» Problem requirements
Return exactly the listing's lines, from its first line to the line holding "spring-bolt twist joints.", ends included.

--- begin Data block ---

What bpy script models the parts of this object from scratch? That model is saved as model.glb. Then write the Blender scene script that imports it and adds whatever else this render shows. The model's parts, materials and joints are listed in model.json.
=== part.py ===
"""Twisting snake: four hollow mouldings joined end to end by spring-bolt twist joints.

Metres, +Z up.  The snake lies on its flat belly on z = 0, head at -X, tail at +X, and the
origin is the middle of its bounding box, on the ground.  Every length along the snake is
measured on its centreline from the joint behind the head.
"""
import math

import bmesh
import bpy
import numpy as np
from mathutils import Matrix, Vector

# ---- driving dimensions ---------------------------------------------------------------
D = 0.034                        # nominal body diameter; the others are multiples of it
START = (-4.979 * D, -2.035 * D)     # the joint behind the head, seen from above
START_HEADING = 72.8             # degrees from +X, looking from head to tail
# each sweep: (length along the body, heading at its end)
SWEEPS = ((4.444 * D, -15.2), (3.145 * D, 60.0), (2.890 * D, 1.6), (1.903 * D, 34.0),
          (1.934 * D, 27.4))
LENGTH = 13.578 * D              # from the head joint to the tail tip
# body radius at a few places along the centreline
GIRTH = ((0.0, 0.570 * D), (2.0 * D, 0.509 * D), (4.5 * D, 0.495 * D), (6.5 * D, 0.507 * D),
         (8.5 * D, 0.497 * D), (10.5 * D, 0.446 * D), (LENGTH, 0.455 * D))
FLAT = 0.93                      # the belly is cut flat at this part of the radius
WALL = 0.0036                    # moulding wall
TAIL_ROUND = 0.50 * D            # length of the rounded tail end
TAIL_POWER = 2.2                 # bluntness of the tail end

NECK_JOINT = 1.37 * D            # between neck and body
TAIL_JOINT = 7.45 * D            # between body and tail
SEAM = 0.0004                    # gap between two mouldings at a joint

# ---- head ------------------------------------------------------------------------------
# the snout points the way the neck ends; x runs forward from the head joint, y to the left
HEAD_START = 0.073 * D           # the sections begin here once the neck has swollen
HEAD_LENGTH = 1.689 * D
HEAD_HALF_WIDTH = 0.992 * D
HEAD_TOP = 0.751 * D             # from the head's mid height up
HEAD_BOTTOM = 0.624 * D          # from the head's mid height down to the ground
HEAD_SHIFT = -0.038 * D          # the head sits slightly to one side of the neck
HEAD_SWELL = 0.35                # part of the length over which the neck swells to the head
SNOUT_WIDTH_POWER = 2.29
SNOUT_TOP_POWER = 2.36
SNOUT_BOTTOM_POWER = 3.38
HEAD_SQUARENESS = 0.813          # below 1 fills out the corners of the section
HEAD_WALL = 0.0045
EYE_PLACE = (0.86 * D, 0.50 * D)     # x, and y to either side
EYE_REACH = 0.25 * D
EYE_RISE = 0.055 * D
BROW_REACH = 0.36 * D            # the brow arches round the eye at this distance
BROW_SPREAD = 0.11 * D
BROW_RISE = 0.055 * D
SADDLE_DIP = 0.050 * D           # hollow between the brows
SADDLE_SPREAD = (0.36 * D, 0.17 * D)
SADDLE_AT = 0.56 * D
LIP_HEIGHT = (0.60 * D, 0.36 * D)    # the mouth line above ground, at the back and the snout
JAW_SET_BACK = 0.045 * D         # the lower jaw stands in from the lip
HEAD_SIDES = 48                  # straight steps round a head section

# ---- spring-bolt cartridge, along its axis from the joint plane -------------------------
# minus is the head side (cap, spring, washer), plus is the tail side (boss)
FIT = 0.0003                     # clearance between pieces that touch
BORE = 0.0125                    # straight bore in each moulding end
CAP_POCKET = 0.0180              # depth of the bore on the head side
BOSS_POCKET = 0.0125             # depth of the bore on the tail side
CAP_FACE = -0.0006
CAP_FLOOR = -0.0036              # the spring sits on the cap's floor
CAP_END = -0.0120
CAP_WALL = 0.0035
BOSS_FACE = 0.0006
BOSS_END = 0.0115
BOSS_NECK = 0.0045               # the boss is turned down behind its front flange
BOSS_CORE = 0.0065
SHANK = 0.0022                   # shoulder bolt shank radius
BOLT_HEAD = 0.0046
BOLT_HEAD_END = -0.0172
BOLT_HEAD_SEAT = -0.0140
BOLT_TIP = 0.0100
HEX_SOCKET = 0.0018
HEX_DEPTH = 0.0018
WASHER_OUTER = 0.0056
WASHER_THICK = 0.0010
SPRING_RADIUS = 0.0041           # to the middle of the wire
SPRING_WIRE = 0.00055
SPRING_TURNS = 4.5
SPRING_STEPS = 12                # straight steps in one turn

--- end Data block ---

» Correct output
What bpy script models the parts of this object from scratch? That model is saved as model.glb. Then write the Blender scene script that imports it and adds whatever else this render shows. The model's parts, materials and joints are listed in model.json.
=== part.py ===
"""Twisting snake: four hollow mouldings joined end to end by spring-bolt twist joints.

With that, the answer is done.